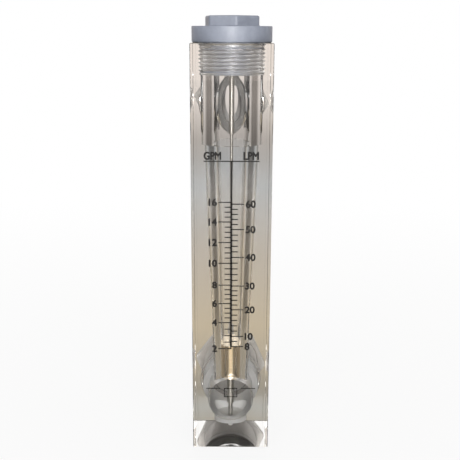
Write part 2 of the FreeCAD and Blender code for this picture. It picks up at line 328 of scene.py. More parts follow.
def cutter(name, profile, columns=BLOCK_COLUMNS, port_height=None):
    """Closed tool for one bore: rows of a profile, with both ends drawn to the axis."""
    turn = angles(columns)
    radii, heights = rows_of(profile, turn)
    points = revolve(radii, heights, turn)
    if port_height is not None:
        points = lay_over(points, port_height)
    return new_mesh(name, points, grid_faces(len(radii), columns).tolist())


def cut_away(block, tool):
    """Take a tool away from the block, then delete the tool."""
    cut = block.modifiers.new(tool.name, "BOOLEAN")
    cut.operation = "DIFFERENCE"
    cut.solver = "EXACT"
    cut.object = tool
    graph = bpy.context.evaluated_depsgraph_get()
    mesh = bpy.data.meshes.new_from_object(block.evaluated_get(graph))
    block.modifiers.clear()
    block.data = mesh
    bpy.data.objects.remove(tool)


def read_array(items, attribute, width=1, kind=float):
    """Values of one attribute of all items, one row of the given width for each."""
    values = np.empty(len(items) * width, kind)
    items.foreach_get(attribute, values)
    return values if width == 1 else values.reshape(-1, width)


def round_axis(points, axis):
    """Distance of points from a bore's axis, their angle round it and their length along it."""
    if axis == "main":
        side, up, along = points[:, 0], points[:, 1], points[:, 2]
    else:
        height = INLET_Z if axis == "inlet" else OUTLET_Z
        side, up, along = points[:, 0], height - points[:, 2], points[:, 1] - REAR
    return np.hypot(side, up), np.arctan2(up, side), along


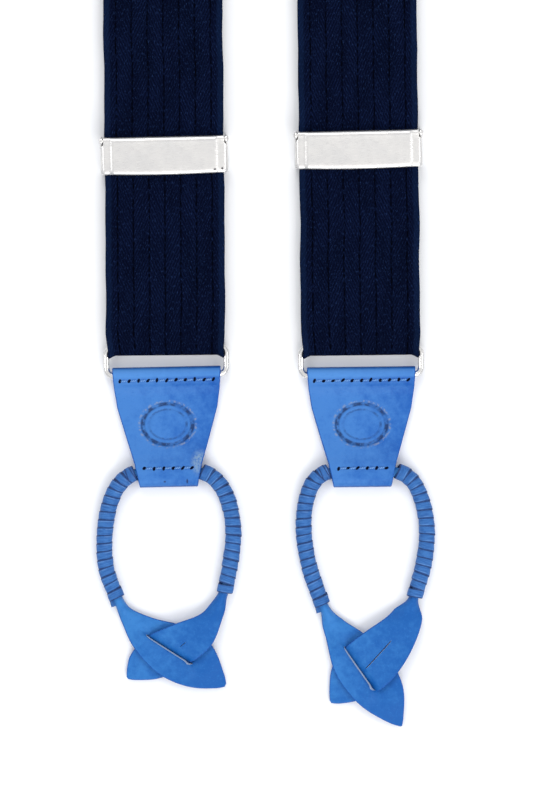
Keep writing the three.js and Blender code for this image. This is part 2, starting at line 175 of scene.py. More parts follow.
LEFT_RING = box_middle("left_ring")
RIGHT_RING = box_middle("right_ring")
ORIGIN = (LEFT_RING + RIGHT_RING) / 2
SIDE_X = (RIGHT_RING.x - LEFT_RING.x) / 2 / MM
REAR_RING_V = (box_middle("rear_ring").y - ORIGIN.y) / MM


def place(x, v, lean=0):
    """The plan whose origin is x, v on the table, turned by lean degrees."""
    shift = Matrix.Translation((ORIGIN.x + x * MM, ORIGIN.y + v * MM, 0))
    return shift @ Matrix.Rotation(math.radians(lean), 4, "Z") @ Matrix.Scale(MM, 4)


def side_x(side):
    return SIDE_X if side == "right" else -SIDE_X


# ---- number helpers ----

def smooth(value, low, high):
    t = np.clip((np.asarray(value, float) - low) / (high - low), 0, 1)
    return t * t * (3 - 2 * t)


def mix(a, b, share):
    return a + (b - a) * share


def unit(vectors):
    return vectors / np.linalg.norm(vectors, axis=-1, keepdims=True)


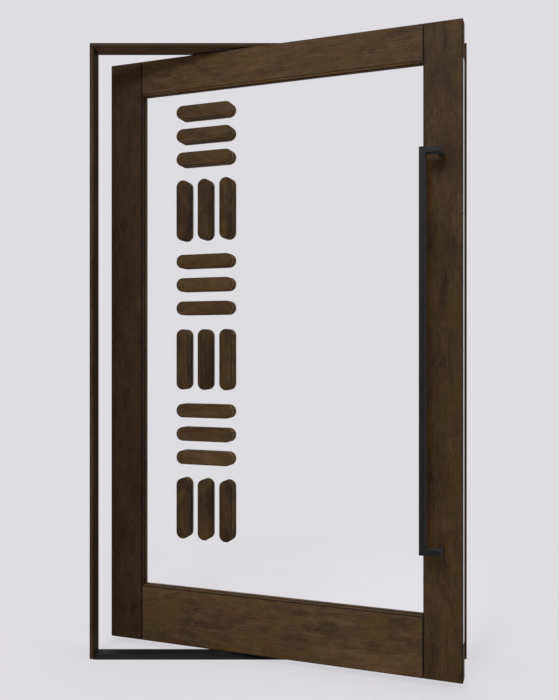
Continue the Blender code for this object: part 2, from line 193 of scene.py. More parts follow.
class Wire:
    """An output socket on which ordinary arithmetic adds Math nodes."""

    def __init__(self, graph, socket):
        self.graph = graph
        self.socket = socket

    def math(self, operation, first, second):
        """Value of one Math node."""
        return self.graph.add("ShaderNodeMath", {"operation": operation}, {0: first, 1: second})

    def __add__(self, other):
        return self.math("ADD", self, other)

    __radd__ = __add__

    def __mul__(self, other):
        return self.math("MULTIPLY", self, other)

    __rmul__ = __mul__

    def __sub__(self, other):
        return self.math("SUBTRACT", self, other)

    def __rsub__(self, other):
        return self.math("SUBTRACT", other, self)

    def __truediv__(self, other):
        return self.math("DIVIDE", self, other)

    def larger(self, other):
        """The larger of two values."""
        return self.math("MAXIMUM", self, other)

    def clamp(self):
        """The value held between 0 and 1."""
        return self.graph.add("ShaderNodeClamp", {}, {"Value": self})

    def above(self, level, gain):
        """Mask that grows from 0 once the value passes a level."""
        return ((self - level) * gain).clamp()

    def below(self, level, gain):
        """Mask that grows from 0 once the value falls under a level."""
        return ((level - self) * gain).clamp()


class Graph:
    """A node tree that is written one node at a time."""

    def __init__(self, tree):
        self.tree = tree

    def feed(self, node, inputs):
        """Sets or links each named input of a node."""
        for key, value in inputs.items():
            if isinstance(value, Wire):
                self.tree.links.new(value.socket, node.inputs[key])
            else:
                node.inputs[key].default_value = value

    def add(self, kind, settings, inputs, output=0):
        """New node with its settings made before its inputs; gives back one output."""
        node = self.tree.nodes.new(kind)
        for name, value in settings.items():
            if name == "stops":
                self.set_stops(node.color_ramp, value)
            else:
                setattr(node, name, value)
        self.feed(node, inputs)
        return Wire(self, node.outputs[output])

    def set_stops(self, ramp, stops):
        """Places and colours of a ramp's stops."""
        while len(ramp.elements) < len(stops):
            ramp.elements.new(1.0)
        for element, (place, colour) in zip(ramp.elements, stops):
            element.position = place
            element.color = colour

    def vector(self, **parts):
        """Vector from its coordinates."""
        return self.add("ShaderNodeCombineXYZ", {}, parts)

    def part(self, vector, letter):
        """One coordinate of a vector."""
        return self.add("ShaderNodeSeparateXYZ", {}, {0: vector}, letter)

    def length(self, vector):
        """Length of a vector."""
        return self.add("ShaderNodeVectorMath", {"operation": "LENGTH"}, {0: vector}, "Value")

    def dot(self, first, second):
        """Dot product of two vectors."""
        return self.add("ShaderNodeVectorMath", {"operation": "DOT_PRODUCT"}, {0: first, 1: second}, "Value")

    def blend(self, factor, first, second):
        """Mix of two shaders."""
        return self.add("ShaderNodeMixShader", {}, {0: factor, 1: first, 2: second})

    def backdrop_rays(self):
        """Mask of the rays that show the backdrop: straight ones, and those by gloss and glass."""
        path = self.tree.nodes.new("ShaderNodeLightPath")
        camera, glossy, through = (Wire(self, path.outputs[f"Is {kind} Ray"])
                                   for kind in ("Camera", "Glossy", "Transmission"))
        return camera.larger(glossy).larger(through)


class Finish(Graph):
    """One material."""

    def __init__(self, name):
        self.material = bpy.data.materials.new(name)
        self.material.use_nodes = True
        super().__init__(self.material.node_tree)
        self.surface = self.tree.nodes["Principled BSDF"]
        self.output = self.tree.nodes["Material Output"]

    def place(self):
        """Object coordinates."""
        return self.add("ShaderNodeTexCoord", {}, {}, "Object")

    def stored(self, name, output="Vector"):
        """A value kept on the mesh."""
        return self.add("ShaderNodeAttribute", {"attribute_name": name}, {}, output)

    def turned(self, vector, location=(0.0, 0.0, 0.0), rotation=(0.0, 0.0, 0.0), scale=(1.0, 1.0, 1.0)):
        """Coordinates scaled, turned and moved, in that order."""
        inputs = {"Vector": vector, "Location": location, "Rotation": rotation, "Scale": scale}
        return self.add("ShaderNodeMapping", {"vector_type": "POINT"}, inputs)

    def noise(self, vector, scale, detail=2.0, roughness=0.5, distortion=0.0):
        """Soft noise from 0 to 1."""
        inputs = {"Vector": vector, "Scale": scale, "Detail": detail, "Roughness": roughness,
                  "Distortion": distortion}
        return self.add("ShaderNodeTexNoise", {}, inputs)

    def grain(self, vector, along, across, detail, roughness, distortion):
        """Noise drawn out along the grain, by its counts a metre along and across."""
        stretched = self.turned(vector, scale=(along, across, across))
        return self.noise(stretched, 1.0, detail, roughness, distortion)

    def ramp(self, factor, stops):
        """Colour ramp."""
        return self.add("ShaderNodeValToRGB", {"stops": stops}, {0: factor})

    def mix(self, factor, first, second, blend="MIX"):
        """Mix of two colours."""
        settings = {"data_type": "RGBA", "blend_type": blend}
        return self.add("ShaderNodeMix", settings, {0: factor, 6: first, 7: second}, 2)

    def bump(self, height, strength, distance):
        """Normal from a height."""
        inputs = {"Height": height, "Strength": strength, "Distance": distance}
        return self.add("ShaderNodeBump", {}, inputs)

    def edges(self, radius, gain):
        """Mask of the piece's outer and inner corners."""
        rounded = self.add("ShaderNodeBevel", {"samples": 4}, {"Radius": radius})
        flat = self.add("ShaderNodeNewGeometry", {}, {}, "Normal")
        return self.dot(rounded, flat).below(1, gain)

    def squareness(self, direction):
        """1 on faces square to a direction, 0 on faces along it."""
        normal = self.add("ShaderNodeTexCoord", {}, {}, "Normal")
        facing = self.dot(normal, direction)
        return facing * facing


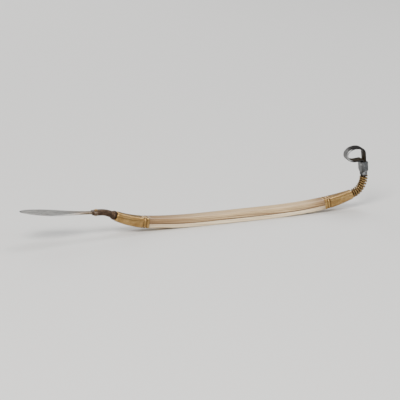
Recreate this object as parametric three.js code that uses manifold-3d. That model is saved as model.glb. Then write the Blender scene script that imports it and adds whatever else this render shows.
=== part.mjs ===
// Double-ended sculpting spatula: a laminated wooden grip with a cranked steel spatula blade at one end
// and a hooked ribbon loop at the other.
//
// Frame: millimetres, +X towards the loop, +Z up, and the origin at the centre of the grip's flat
// underside, which the tool lies on. Every long piece is first shaped on a straight bar, at a distance s
// along the tool, y across it and h above its centreline. bend() then carries it onto the bowed centreline.

import * as THREE from "three";
import { mergeVertices } from "three/addons/utils/BufferGeometryUtils.js";
import Module from "manifold-3d";

const wasm = await Module();
wasm.setup();

// ---------------------------------------------------------------- driving dimensions

const grip = {
  length: 92, // the wooden part that shows between the ferrules
  flatLength: 30, // the straight middle, flat underneath
  bow: 6.5, // degrees that each half of the grip rises by
  width: 7,
  height: 5,
  topRadius: 1.6,
  baseRadius: 0.9,
  swellWidth: 0.4, // how much wider and taller its flat middle is than its ends
  swellHeight: 0.2,
  lowerLayer: 2.2, // the pale strip, then the dark veneer, then the tan strip up to the top
  veneerLayer: 0.4,
};

const ferrule = {
  wall: 0.5,
  gap: 0.12, // glue line between the brass and the wooden tenon
  endWall: 1.6,
  tenon: 8, // how far the wood reaches inside
  groove: 0.25, // depth of the two turned grooves at the wooden side
  pinAt: 5.5, // distance of the cross pin from the wooden side
  pinRadius: 0.6,
};

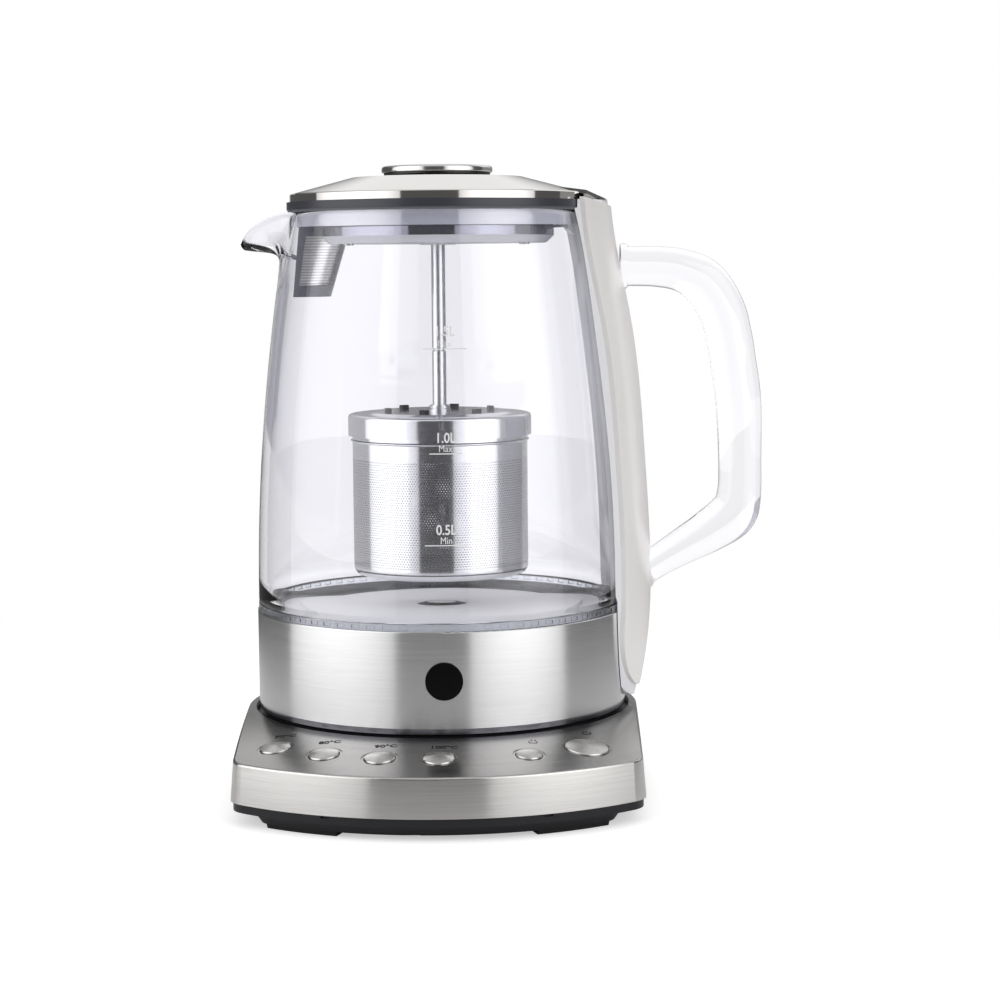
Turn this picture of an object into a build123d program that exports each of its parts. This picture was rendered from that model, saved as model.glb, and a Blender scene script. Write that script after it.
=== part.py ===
from build123d import *
import math
import os

os.makedirs("parts", exist_ok=True)

# Alignments that stand a solid on its location, or hang it below
on_base = (Align.CENTER, Align.CENTER, Align.MIN)
on_top = (Align.CENTER, Align.CENTER, Align.MAX)

# Automatic tea maker: a glass jug with a lift-off lid, a tea basket on a lifting rod, and a
# power base with six push buttons. Millimetres, +Z up. The origin is under the base's feet on
# the jug's axis. The buttons face -Y, the spout points to -X and the handle to +X.

# ---------------------------------------------------------------- driving dimensions

# Power base: D-shaped plan, concentric with the jug at the front and at the rear
collar_radius = 73.6
base_front_radius = 115.5
base_ledge = 6.1
base_rear_radius = collar_radius + base_ledge
base_side_taper = 1.9
base_corner_radius = 12.0
skirt_draft = 4.6
base_wall = 1.5
foot_height = 1.8
foot_width = 8.0
foot_inset = 3.0
foot_sweep = 15.4
front_foot_angle = 27.0
rear_foot_angle = 138.0
tray_height = 6.8
tray_floor = 2.0
tray_inset = 1.0
tray_step_inset = 2.0
tray_step_side_inset = 9.5
tray_step_height = 3.4
tray_step_draft = 35.0
skirt_height = 21.1
crown_radius = 272.0
crown_start_tilt = 5.0
deck_rim_fillet = 1.0
jug_opening_gap = 1.4
jug_opening_radius = collar_radius + jug_opening_gap
seat_floor_drop = 3.1
seat_plate_thickness = 1.8
base_screw_ring = 62.0
cord_notch_radius = 4.4
front_arch_width = 5.8
front_arch_rise = 1.9
front_arch_x = -8.7
clip_window_angle = 20.6
clip_window_width = 3.3
clip_window_height = 1.2

# Push buttons, on one ring of the crowned deck; depths are measured down from the deck
button_ring_inset = 18.2
button_ring_radius = base_front_radius - button_ring_inset
button_travel = 0.8
button_gap = 0.2
button_stand = 0.4
button_dome = 0.9
button_flange = 0.7
bezel_width = 0.9
bezel_depth = 2.6
stem_radius = 2.0
switch_size = 6.0
switch_height = 3.5
board_thickness = 1.6
board_width = 18.0
board_sweep = 88.0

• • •

Print from the line containing "Turn this picture" to the last line above, exactly as written.

▶ [Result of the task]
Turn this picture of an object into a build123d program that exports each of its parts. This picture was rendered from that model, saved as model.glb, and a Blender scene script. Write that script after it.
=== part.py ===
from build123d import *
import math
import os

os.makedirs("parts", exist_ok=True)

# Alignments that stand a solid on its location, or hang it below
on_base = (Align.CENTER, Align.CENTER, Align.MIN)
on_top = (Align.CENTER, Align.CENTER, Align.MAX)

# Automatic tea maker: a glass jug with a lift-off lid, a tea basket on a lifting rod, and a
# power base with six push buttons. Millimetres, +Z up. The origin is under the base's feet on
# the jug's axis. The buttons face -Y, the spout points to -X and the handle to +X.

# ---------------------------------------------------------------- driving dimensions

# Power base: D-shaped plan, concentric with the jug at the front and at the rear
collar_radius = 73.6
base_front_radius = 115.5
base_ledge = 6.1
base_rear_radius = collar_radius + base_ledge
base_side_taper = 1.9
base_corner_radius = 12.0
skirt_draft = 4.6
base_wall = 1.5
foot_height = 1.8
foot_width = 8.0
foot_inset = 3.0
foot_sweep = 15.4
front_foot_angle = 27.0
rear_foot_angle = 138.0
tray_height = 6.8
tray_floor = 2.0
tray_inset = 1.0
tray_step_inset = 2.0
tray_step_side_inset = 9.5
tray_step_height = 3.4
tray_step_draft = 35.0
skirt_height = 21.1
crown_radius = 272.0
crown_start_tilt = 5.0
deck_rim_fillet = 1.0
jug_opening_gap = 1.4
jug_opening_radius = collar_radius + jug_opening_gap
seat_floor_drop = 3.1
seat_plate_thickness = 1.8
base_screw_ring = 62.0
cord_notch_radius = 4.4
front_arch_width = 5.8
front_arch_rise = 1.9
front_arch_x = -8.7
clip_window_angle = 20.6
clip_window_width = 3.3
clip_window_height = 1.2

# Push buttons, on one ring of the crowned deck; depths are measured down from the deck
button_ring_inset = 18.2
button_ring_radius = base_front_radius - button_ring_inset
button_travel = 0.8
button_gap = 0.2
button_stand = 0.4
button_dome = 0.9
button_flange = 0.7
bezel_width = 0.9
bezel_depth = 2.6
stem_radius = 2.0
switch_size = 6.0
switch_height = 3.5
board_thickness = 1.6
board_width = 18.0
board_sweep = 88.0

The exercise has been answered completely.